Invited Keynote

Reframing Explainability Through Agency: The Agency Allocation Framework for Educational AI

Abstract

As AI increasingly shapes what learners practice, how they progress, and which opportunities become available to them, learner agency is becoming both more important and more difficult to design for. Might explainable AI support meaningful human oversight and control by making the ways in which AI shapes learners visible and actionable? In this talk, I introduce the Agency Allocation Framework, which reframes learner agency as the distribution of decision-making authority across learners, educators, institutions, and AI systems. The framework examines who can initiate, influence, veto, or override consequential decisions, how available options and supporting evidence are structured, and over what time horizons those decisions matter.
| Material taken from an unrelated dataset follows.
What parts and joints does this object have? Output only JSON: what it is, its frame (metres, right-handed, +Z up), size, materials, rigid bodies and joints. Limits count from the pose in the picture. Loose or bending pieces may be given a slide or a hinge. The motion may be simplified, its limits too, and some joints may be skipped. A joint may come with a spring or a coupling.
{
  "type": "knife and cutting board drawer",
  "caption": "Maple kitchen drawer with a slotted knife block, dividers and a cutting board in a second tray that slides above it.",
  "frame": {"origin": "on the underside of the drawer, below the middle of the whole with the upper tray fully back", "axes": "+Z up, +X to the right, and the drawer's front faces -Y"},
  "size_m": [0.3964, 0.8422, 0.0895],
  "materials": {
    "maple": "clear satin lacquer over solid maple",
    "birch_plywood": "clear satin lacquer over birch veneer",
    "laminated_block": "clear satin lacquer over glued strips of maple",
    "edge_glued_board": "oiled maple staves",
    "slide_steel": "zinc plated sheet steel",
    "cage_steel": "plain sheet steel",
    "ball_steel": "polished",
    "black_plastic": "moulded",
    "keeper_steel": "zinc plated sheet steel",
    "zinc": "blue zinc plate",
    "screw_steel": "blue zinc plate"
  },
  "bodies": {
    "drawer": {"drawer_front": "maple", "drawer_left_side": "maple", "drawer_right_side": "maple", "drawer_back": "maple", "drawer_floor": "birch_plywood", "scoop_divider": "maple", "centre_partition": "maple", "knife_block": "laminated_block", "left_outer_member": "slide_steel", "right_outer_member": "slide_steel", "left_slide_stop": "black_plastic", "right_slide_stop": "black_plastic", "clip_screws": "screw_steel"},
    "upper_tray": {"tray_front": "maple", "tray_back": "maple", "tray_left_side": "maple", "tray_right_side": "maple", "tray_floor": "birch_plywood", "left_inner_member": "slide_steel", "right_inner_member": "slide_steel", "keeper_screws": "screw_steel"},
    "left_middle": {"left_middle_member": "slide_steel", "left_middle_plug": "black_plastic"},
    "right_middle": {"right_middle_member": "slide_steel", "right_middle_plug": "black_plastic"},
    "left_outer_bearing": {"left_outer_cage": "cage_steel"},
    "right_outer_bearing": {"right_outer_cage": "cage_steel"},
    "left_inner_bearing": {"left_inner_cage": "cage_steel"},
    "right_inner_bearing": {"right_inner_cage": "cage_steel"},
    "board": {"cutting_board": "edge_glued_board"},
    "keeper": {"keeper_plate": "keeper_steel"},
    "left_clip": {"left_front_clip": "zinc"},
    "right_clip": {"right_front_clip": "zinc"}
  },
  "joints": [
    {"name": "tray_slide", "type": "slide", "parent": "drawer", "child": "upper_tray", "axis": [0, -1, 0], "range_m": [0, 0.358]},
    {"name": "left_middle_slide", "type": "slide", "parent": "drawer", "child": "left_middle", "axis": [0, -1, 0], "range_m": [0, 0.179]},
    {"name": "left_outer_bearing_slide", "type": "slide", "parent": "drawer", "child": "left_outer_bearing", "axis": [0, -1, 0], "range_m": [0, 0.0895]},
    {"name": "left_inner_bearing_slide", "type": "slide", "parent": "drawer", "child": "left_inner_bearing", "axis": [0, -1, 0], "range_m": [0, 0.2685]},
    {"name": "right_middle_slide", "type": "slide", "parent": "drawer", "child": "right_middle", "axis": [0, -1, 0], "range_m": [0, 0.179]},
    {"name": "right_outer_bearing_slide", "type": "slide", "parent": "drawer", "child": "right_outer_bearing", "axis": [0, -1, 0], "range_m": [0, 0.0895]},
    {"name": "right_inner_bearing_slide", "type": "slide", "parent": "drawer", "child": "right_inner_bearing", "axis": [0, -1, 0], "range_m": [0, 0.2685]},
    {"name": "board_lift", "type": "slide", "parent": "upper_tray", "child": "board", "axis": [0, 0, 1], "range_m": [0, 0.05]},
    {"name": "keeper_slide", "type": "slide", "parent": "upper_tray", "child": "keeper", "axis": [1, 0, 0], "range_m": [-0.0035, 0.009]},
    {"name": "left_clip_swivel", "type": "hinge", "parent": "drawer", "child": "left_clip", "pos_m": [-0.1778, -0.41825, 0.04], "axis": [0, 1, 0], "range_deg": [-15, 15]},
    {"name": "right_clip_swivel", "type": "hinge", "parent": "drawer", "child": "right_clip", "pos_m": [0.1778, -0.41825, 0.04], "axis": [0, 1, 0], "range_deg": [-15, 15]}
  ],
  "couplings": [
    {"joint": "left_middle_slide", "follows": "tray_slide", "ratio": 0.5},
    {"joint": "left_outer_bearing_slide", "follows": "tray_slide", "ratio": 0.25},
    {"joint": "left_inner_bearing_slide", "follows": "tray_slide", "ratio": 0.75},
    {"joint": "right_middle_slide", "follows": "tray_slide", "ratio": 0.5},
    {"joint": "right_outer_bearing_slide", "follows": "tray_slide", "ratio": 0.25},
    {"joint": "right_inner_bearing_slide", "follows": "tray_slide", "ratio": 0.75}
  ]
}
I illustrate this perspective through work on explainable learning analytics and intelligent tutoring systems, including studies with middle school students exploring how mastery visualizations and what-if explanations influence practice strategies, as well as simulation studies that illuminate the implications of different hypotheses about learner decision-making by examining how learner task-selection behaviors interact with system constraints in mastery learning. Across these examples, explainability and agency are inseparable design concerns. I conclude by discussing what it would mean to design explainability not simply to make AI systems understandable, but to create AI-mediated learning experiences that preserve and expand learners’ capacity to direct their own learning.
Conrad Borchers

Conrad Borchers

College of Connected Computing, Vanderbilt University

Conrad Borchers is an incoming Assistant Professor in the Learning, Policy, and Organizations department and the College of Connected Computing at Vanderbilt University. His research advances intelligent systems that promote student success, persistence, and self-regulated learning through human-centered design, learning analytics, and artificial intelligence. He develops adaptive learning technologies in partnership with educators and schools and studies how personal, contextual, and technological factors shape educational outcomes across K-12 and higher education settings. Borchers is completing a PhD in Human-Computer Interaction at Carnegie Mellon University and holds an MSc in Social Data Science from the University of Oxford and a BSc in Psychology from the University of Tübingen.